■ INSTRUCTIONS FOR THE TASK
Copy out all the entries exactly.

■ EXERCISE DATA

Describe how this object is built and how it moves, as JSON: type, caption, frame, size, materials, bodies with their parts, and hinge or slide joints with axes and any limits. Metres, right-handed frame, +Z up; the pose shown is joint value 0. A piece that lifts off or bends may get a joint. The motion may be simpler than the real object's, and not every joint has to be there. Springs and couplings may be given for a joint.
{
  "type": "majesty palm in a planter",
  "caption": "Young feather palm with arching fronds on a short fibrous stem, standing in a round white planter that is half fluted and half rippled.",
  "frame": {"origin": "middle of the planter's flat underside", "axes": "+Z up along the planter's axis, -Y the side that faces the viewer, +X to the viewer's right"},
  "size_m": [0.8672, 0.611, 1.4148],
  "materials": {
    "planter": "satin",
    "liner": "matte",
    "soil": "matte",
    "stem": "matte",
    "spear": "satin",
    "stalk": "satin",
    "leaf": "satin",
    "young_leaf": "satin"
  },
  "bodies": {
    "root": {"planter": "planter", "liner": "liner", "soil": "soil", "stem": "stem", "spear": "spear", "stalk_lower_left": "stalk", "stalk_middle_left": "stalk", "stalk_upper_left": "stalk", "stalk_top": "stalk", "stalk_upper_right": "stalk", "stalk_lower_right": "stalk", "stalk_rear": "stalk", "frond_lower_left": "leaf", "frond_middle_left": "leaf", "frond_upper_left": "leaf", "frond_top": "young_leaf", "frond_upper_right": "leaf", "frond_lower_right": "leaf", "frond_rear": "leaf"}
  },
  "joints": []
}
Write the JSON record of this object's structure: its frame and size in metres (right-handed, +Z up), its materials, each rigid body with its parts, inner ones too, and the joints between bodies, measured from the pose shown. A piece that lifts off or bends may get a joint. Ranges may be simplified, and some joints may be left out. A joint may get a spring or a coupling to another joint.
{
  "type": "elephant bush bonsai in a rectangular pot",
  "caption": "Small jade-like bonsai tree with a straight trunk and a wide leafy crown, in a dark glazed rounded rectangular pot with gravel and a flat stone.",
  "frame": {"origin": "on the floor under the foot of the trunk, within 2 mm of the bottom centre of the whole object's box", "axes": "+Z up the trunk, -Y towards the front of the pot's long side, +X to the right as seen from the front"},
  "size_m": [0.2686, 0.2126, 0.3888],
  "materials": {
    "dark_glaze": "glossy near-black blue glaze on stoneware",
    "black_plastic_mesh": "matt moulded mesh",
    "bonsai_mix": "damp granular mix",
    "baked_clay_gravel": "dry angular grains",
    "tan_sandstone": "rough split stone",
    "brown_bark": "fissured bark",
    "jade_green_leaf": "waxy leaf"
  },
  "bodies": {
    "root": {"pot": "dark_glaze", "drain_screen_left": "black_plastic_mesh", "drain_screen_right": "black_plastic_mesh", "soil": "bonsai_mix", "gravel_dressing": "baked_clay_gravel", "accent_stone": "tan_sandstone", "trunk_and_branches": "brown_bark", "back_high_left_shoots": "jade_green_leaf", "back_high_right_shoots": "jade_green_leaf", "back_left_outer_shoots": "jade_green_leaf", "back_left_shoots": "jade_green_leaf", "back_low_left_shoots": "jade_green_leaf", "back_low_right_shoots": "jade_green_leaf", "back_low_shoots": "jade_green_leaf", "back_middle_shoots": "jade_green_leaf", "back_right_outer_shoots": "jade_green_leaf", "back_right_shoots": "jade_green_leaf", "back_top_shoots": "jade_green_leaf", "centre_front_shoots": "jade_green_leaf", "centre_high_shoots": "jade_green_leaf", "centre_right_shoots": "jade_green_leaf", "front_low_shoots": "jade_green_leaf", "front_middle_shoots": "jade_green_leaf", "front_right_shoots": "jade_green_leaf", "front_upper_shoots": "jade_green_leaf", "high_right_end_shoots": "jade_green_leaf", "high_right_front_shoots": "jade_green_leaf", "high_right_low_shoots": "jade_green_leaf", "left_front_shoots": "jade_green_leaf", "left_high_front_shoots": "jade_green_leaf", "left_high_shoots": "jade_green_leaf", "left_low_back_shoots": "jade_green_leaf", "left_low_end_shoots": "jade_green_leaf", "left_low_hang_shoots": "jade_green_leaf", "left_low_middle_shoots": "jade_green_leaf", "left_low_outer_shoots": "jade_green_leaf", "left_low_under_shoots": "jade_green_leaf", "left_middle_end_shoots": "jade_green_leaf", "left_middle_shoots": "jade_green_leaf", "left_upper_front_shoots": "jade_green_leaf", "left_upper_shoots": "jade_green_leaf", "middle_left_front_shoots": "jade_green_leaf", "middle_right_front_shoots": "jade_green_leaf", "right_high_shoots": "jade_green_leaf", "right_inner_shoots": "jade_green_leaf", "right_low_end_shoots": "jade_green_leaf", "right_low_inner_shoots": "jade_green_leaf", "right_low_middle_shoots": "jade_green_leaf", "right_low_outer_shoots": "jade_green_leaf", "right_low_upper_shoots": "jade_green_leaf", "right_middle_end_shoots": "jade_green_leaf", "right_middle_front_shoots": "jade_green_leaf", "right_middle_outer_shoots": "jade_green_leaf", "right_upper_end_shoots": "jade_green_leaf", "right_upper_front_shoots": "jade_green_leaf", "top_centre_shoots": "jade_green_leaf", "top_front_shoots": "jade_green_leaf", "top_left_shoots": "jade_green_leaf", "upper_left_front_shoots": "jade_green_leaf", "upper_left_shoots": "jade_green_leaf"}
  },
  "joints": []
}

■ OUTPUT OF THE TASK
Describe how this object is built and how it moves, as JSON: type, caption, frame, size, materials, bodies with their parts, and hinge or slide joints with axes and any limits. Metres, right-handed frame, +Z up; the pose shown is joint value 0. A piece that lifts off or bends may get a joint. The motion may be simpler than the real object's, and not every joint has to be there. Springs and couplings may be given for a joint.
{
  "type": "majesty palm in a planter",
  "caption": "Young feather palm with arching fronds on a short fibrous stem, standing in a round white planter that is half fluted and half rippled.",
  "frame": {"origin": "middle of the planter's flat underside", "axes": "+Z up along the planter's axis, -Y the side that faces the viewer, +X to the viewer's right"},
  "size_m": [0.8672, 0.611, 1.4148],
  "materials": {
    "planter": "satin",
    "liner": "matte",
    "soil": "matte",
    "stem": "matte",
    "spear": "satin",
    "stalk": "satin",
    "leaf": "satin",
    "young_leaf": "satin"
  },
  "bodies": {
    "root": {"planter": "planter", "liner": "liner", "soil": "soil", "stem": "stem", "spear": "spear", "stalk_lower_left": "stalk", "stalk_middle_left": "stalk", "stalk_upper_left": "stalk", "stalk_top": "stalk", "stalk_upper_right": "stalk", "stalk_lower_right": "stalk", "stalk_rear": "stalk", "frond_lower_left": "leaf", "frond_middle_left": "leaf", "frond_upper_left": "leaf", "frond_top": "young_leaf", "frond_upper_right": "leaf", "frond_lower_right": "leaf", "frond_rear": "leaf"}
  },
  "joints": []
}
Write the JSON record of this object's structure: its frame and size in metres (right-handed, +Z up), its materials, each rigid body with its parts, inner ones too, and the joints between bodies, measured from the pose shown. A piece that lifts off or bends may get a joint. Ranges may be simplified, and some joints may be left out. A joint may get a spring or a coupling to another joint.
{
  "type": "elephant bush bonsai in a rectangular pot",
  "caption": "Small jade-like bonsai tree with a straight trunk and a wide leafy crown, in a dark glazed rounded rectangular pot with gravel and a flat stone.",
  "frame": {"origin": "on the floor under the foot of the trunk, within 2 mm of the bottom centre of the whole object's box", "axes": "+Z up the trunk, -Y towards the front of the pot's long side, +X to the right as seen from the front"},
  "size_m": [0.2686, 0.2126, 0.3888],
  "materials": {
    "dark_glaze": "glossy near-black blue glaze on stoneware",
    "black_plastic_mesh": "matt moulded mesh",
    "bonsai_mix": "damp granular mix",
    "baked_clay_gravel": "dry angular grains",
    "tan_sandstone": "rough split stone",
    "brown_bark": "fissured bark",
    "jade_green_leaf": "waxy leaf"
  },
  "bodies": {
    "root": {"pot": "dark_glaze", "drain_screen_left": "black_plastic_mesh", "drain_screen_right": "black_plastic_mesh", "soil": "bonsai_mix", "gravel_dressing": "baked_clay_gravel", "accent_stone": "tan_sandstone", "trunk_and_branches": "brown_bark", "back_high_left_shoots": "jade_green_leaf", "back_high_right_shoots": "jade_green_leaf", "back_left_outer_shoots": "jade_green_leaf", "back_left_shoots": "jade_green_leaf", "back_low_left_shoots": "jade_green_leaf", "back_low_right_shoots": "jade_green_leaf", "back_low_shoots": "jade_green_leaf", "back_middle_shoots": "jade_green_leaf", "back_right_outer_shoots": "jade_green_leaf", "back_right_shoots": "jade_green_leaf", "back_top_shoots": "jade_green_leaf", "centre_front_shoots": "jade_green_leaf", "centre_high_shoots": "jade_green_leaf", "centre_right_shoots": "jade_green_leaf", "front_low_shoots": "jade_green_leaf", "front_middle_shoots": "jade_green_leaf", "front_right_shoots": "jade_green_leaf", "front_upper_shoots": "jade_green_leaf", "high_right_end_shoots": "jade_green_leaf", "high_right_front_shoots": "jade_green_leaf", "high_right_low_shoots": "jade_green_leaf", "left_front_shoots": "jade_green_leaf", "left_high_front_shoots": "jade_green_leaf", "left_high_shoots": "jade_green_leaf", "left_low_back_shoots": "jade_green_leaf", "left_low_end_shoots": "jade_green_leaf", "left_low_hang_shoots": "jade_green_leaf", "left_low_middle_shoots": "jade_green_leaf", "left_low_outer_shoots": "jade_green_leaf", "left_low_under_shoots": "jade_green_leaf", "left_middle_end_shoots": "jade_green_leaf", "left_middle_shoots": "jade_green_leaf", "left_upper_front_shoots": "jade_green_leaf", "left_upper_shoots": "jade_green_leaf", "middle_left_front_shoots": "jade_green_leaf", "middle_right_front_shoots": "jade_green_leaf", "right_high_shoots": "jade_green_leaf", "right_inner_shoots": "jade_green_leaf", "right_low_end_shoots": "jade_green_leaf", "right_low_inner_shoots": "jade_green_leaf", "right_low_middle_shoots": "jade_green_leaf", "right_low_outer_shoots": "jade_green_leaf", "right_low_upper_shoots": "jade_green_leaf", "right_middle_end_shoots": "jade_green_leaf", "right_middle_front_shoots": "jade_green_leaf", "right_middle_outer_shoots": "jade_green_leaf", "right_upper_end_shoots": "jade_green_leaf", "right_upper_front_shoots": "jade_green_leaf", "top_centre_shoots": "jade_green_leaf", "top_front_shoots": "jade_green_leaf", "top_left_shoots": "jade_green_leaf", "upper_left_front_shoots": "jade_green_leaf", "upper_left_shoots": "jade_green_leaf"}
  },
  "joints": []
}